Exercise objective: Repeat exactly each line of the data provided below.

Information shown:
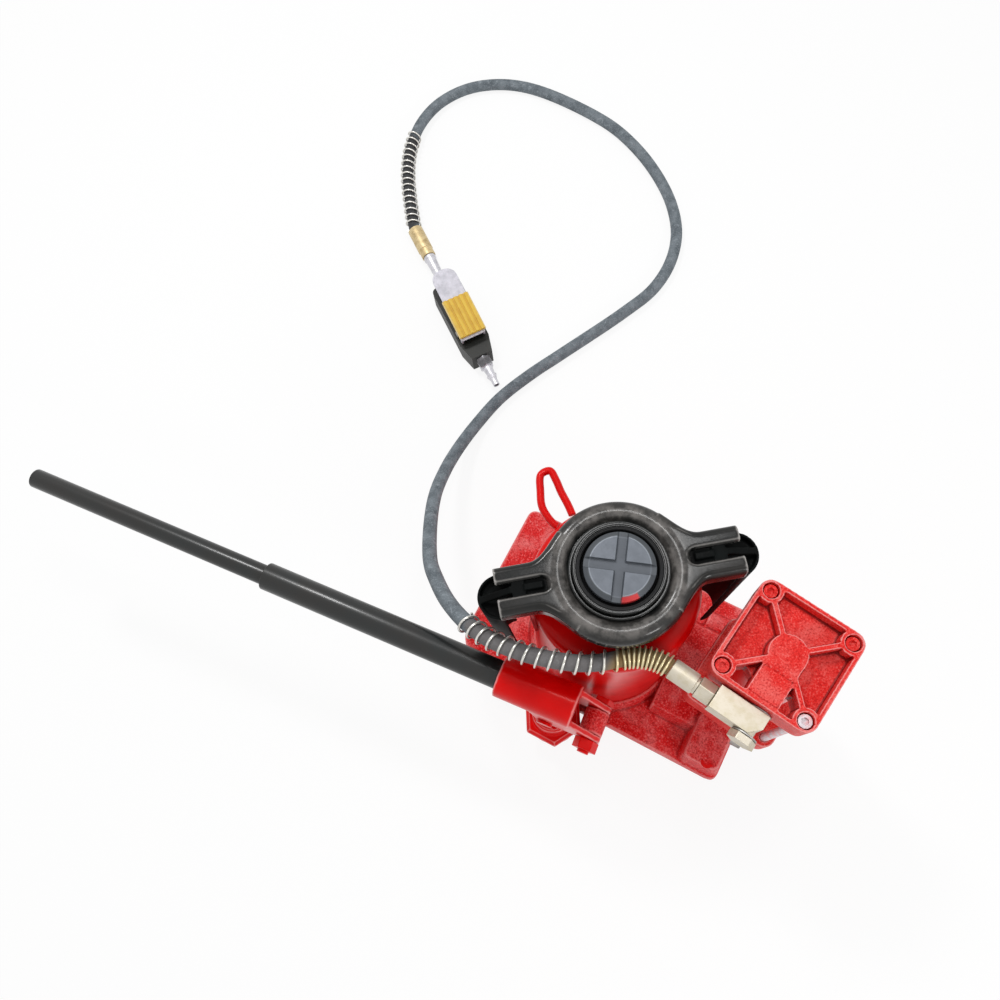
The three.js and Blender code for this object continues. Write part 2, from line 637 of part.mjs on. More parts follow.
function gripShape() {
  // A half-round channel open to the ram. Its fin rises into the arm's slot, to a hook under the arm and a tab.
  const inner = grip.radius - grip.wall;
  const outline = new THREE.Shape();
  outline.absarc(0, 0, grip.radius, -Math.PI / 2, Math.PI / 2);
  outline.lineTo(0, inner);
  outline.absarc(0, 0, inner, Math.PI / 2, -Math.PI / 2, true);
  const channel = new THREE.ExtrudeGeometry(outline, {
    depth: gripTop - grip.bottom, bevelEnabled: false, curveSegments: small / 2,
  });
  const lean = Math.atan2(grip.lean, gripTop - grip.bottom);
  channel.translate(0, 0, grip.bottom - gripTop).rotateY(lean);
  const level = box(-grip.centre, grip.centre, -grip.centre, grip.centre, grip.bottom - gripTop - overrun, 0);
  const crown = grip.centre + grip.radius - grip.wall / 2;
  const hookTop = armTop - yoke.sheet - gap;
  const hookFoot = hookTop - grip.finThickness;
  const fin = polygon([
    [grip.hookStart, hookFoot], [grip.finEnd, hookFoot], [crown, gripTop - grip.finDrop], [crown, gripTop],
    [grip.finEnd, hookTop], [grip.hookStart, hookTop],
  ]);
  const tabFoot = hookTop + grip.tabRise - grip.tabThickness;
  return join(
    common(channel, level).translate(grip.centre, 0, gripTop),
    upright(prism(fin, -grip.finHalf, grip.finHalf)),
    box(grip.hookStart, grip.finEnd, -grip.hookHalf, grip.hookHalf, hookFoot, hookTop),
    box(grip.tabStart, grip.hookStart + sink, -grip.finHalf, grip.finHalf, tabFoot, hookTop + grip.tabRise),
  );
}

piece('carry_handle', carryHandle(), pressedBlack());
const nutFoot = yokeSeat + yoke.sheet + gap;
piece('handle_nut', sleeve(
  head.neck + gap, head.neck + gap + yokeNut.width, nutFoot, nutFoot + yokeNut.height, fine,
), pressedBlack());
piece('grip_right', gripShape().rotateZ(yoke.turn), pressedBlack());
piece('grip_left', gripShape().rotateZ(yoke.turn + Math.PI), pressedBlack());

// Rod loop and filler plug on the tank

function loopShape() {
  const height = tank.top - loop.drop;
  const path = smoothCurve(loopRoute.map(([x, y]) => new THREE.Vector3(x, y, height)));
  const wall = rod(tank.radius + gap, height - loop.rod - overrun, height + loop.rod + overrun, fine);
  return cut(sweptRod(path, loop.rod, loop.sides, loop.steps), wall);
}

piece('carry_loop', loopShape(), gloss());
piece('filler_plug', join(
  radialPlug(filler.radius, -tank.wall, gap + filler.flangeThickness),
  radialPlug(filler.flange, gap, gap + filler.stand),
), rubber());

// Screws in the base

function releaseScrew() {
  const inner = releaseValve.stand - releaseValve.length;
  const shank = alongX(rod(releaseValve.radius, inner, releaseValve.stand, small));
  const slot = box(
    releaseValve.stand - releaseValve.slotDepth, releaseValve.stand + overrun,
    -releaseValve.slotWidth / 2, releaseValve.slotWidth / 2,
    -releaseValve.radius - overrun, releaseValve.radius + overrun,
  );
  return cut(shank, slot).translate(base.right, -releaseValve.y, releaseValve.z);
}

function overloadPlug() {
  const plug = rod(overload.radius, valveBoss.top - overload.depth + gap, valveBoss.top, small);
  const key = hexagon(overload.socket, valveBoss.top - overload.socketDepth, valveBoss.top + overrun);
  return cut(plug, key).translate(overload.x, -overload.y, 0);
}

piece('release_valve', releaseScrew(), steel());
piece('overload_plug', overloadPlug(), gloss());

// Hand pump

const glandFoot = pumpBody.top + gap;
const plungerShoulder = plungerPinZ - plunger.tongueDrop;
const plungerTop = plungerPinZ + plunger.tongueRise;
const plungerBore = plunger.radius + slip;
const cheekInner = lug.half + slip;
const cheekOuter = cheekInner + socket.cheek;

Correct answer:
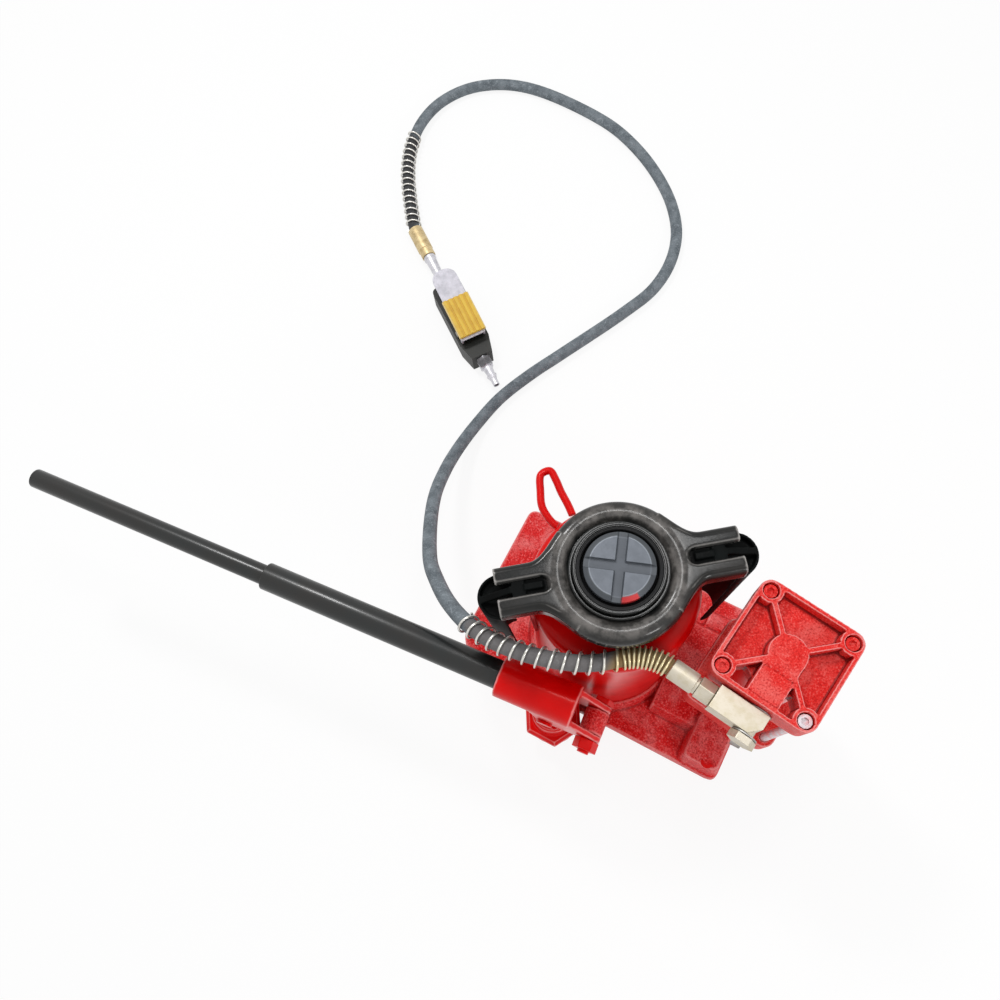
The three.js and Blender code for this object continues. Write part 2, from line 637 of part.mjs on. More parts follow.
function gripShape() {
  // A half-round channel open to the ram. Its fin rises into the arm's slot, to a hook under the arm and a tab.
  const inner = grip.radius - grip.wall;
  const outline = new THREE.Shape();
  outline.absarc(0, 0, grip.radius, -Math.PI / 2, Math.PI / 2);
  outline.lineTo(0, inner);
  outline.absarc(0, 0, inner, Math.PI / 2, -Math.PI / 2, true);
  const channel = new THREE.ExtrudeGeometry(outline, {
    depth: gripTop - grip.bottom, bevelEnabled: false, curveSegments: small / 2,
  });
  const lean = Math.atan2(grip.lean, gripTop - grip.bottom);
  channel.translate(0, 0, grip.bottom - gripTop).rotateY(lean);
  const level = box(-grip.centre, grip.centre, -grip.centre, grip.centre, grip.bottom - gripTop - overrun, 0);
  const crown = grip.centre + grip.radius - grip.wall / 2;
  const hookTop = armTop - yoke.sheet - gap;
  const hookFoot = hookTop - grip.finThickness;
  const fin = polygon([
    [grip.hookStart, hookFoot], [grip.finEnd, hookFoot], [crown, gripTop - grip.finDrop], [crown, gripTop],
    [grip.finEnd, hookTop], [grip.hookStart, hookTop],
  ]);
  const tabFoot = hookTop + grip.tabRise - grip.tabThickness;
  return join(
    common(channel, level).translate(grip.centre, 0, gripTop),
    upright(prism(fin, -grip.finHalf, grip.finHalf)),
    box(grip.hookStart, grip.finEnd, -grip.hookHalf, grip.hookHalf, hookFoot, hookTop),
    box(grip.tabStart, grip.hookStart + sink, -grip.finHalf, grip.finHalf, tabFoot, hookTop + grip.tabRise),
  );
}

piece('carry_handle', carryHandle(), pressedBlack());
const nutFoot = yokeSeat + yoke.sheet + gap;
piece('handle_nut', sleeve(
  head.neck + gap, head.neck + gap + yokeNut.width, nutFoot, nutFoot + yokeNut.height, fine,
), pressedBlack());
piece('grip_right', gripShape().rotateZ(yoke.turn), pressedBlack());
piece('grip_left', gripShape().rotateZ(yoke.turn + Math.PI), pressedBlack());

// Rod loop and filler plug on the tank

function loopShape() {
  const height = tank.top - loop.drop;
  const path = smoothCurve(loopRoute.map(([x, y]) => new THREE.Vector3(x, y, height)));
  const wall = rod(tank.radius + gap, height - loop.rod - overrun, height + loop.rod + overrun, fine);
  return cut(sweptRod(path, loop.rod, loop.sides, loop.steps), wall);
}

piece('carry_loop', loopShape(), gloss());
piece('filler_plug', join(
  radialPlug(filler.radius, -tank.wall, gap + filler.flangeThickness),
  radialPlug(filler.flange, gap, gap + filler.stand),
), rubber());

// Screws in the base

function releaseScrew() {
  const inner = releaseValve.stand - releaseValve.length;
  const shank = alongX(rod(releaseValve.radius, inner, releaseValve.stand, small));
  const slot = box(
    releaseValve.stand - releaseValve.slotDepth, releaseValve.stand + overrun,
    -releaseValve.slotWidth / 2, releaseValve.slotWidth / 2,
    -releaseValve.radius - overrun, releaseValve.radius + overrun,
  );
  return cut(shank, slot).translate(base.right, -releaseValve.y, releaseValve.z);
}

function overloadPlug() {
  const plug = rod(overload.radius, valveBoss.top - overload.depth + gap, valveBoss.top, small);
  const key = hexagon(overload.socket, valveBoss.top - overload.socketDepth, valveBoss.top + overrun);
  return cut(plug, key).translate(overload.x, -overload.y, 0);
}

piece('release_valve', releaseScrew(), steel());
piece('overload_plug', overloadPlug(), gloss());

// Hand pump

const glandFoot = pumpBody.top + gap;
const plungerShoulder = plungerPinZ - plunger.tongueDrop;
const plungerTop = plungerPinZ + plunger.tongueRise;
const plungerBore = plunger.radius + slip;
const cheekInner = lug.half + slip;
const cheekOuter = cheekInner + socket.cheek;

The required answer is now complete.